Meilin had assured her the loss of an ovary would not prevent her from conceiving a child. But Meagan was thirty-two and not even dating anyone in particular. She had maybe another decade, more or less, to have a child should she decide to do so.
As for mortality—she had always thought there would be plenty of time for the things she had neglected in her single-minded pursuit of her career. Hobbies. Travel. Marriage. Children. Now she was suddenly aware of how quickly time had passed. Her twenties had sped by in a blur of medical school studying, long, sleepless residency hours, then establishing her practice as a surgeon in a Little Rock, Arkansas teaching hospital. The people she loved were growing older. Her mother was nearing sixty, her grandmother was in her eighties. Her younger brother had just turned thirty and their little sister wasn’t far behind.
She remembered as a child hearing older people talk about how quickly time flew. Back then she hadn’t understood; now she identified all too well with that sentiment.
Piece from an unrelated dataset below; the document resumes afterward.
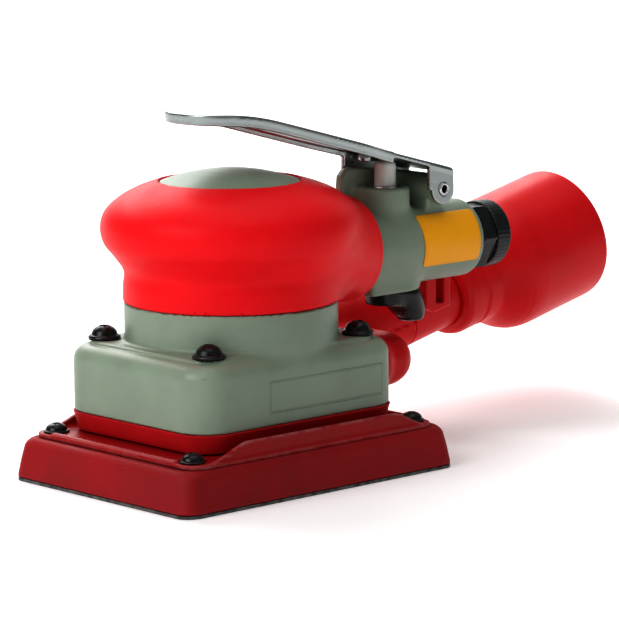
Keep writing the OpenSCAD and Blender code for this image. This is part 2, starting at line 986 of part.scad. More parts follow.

“Oof!” Her wistful musings ended abruptly when a solid, wiggling weight landed directly on her stomach, only inches from her still-healing incision.
“What the—?”
Warm breath bathed her face while an eager pink tongue tried to do the same. Her hands were filled with a squirming, panting yellow puppy—a good-sized one at that, with paws as big as her fists and a smiling, wet-nosed face. The dog wasn’t still long enough for her to read the red metal tag dangling from his collar. Every time one of his big feet landed on her abdomen, she groaned.
“Waldo!”
A girl with a fresh, freckled face almost hidden behind round glasses and an unruly mop of brown curls rushed to rescue Meagan from the friendly assault. She grabbed the pup and wrestled him into a firm clench in her skinny arms. “Be still, Waldo. I’m so sorry, ma’am. I hope he didn’t scare you. He’s really friendly.”
Apparently, Meagan’s mom had accidentally left the backyard gate open when she left. Pressing one hand to her throbbing scar and wiping her damp cheek with the other, Meagan managed to smile at the girl. “He is definitely friendly. You called him Waldo?”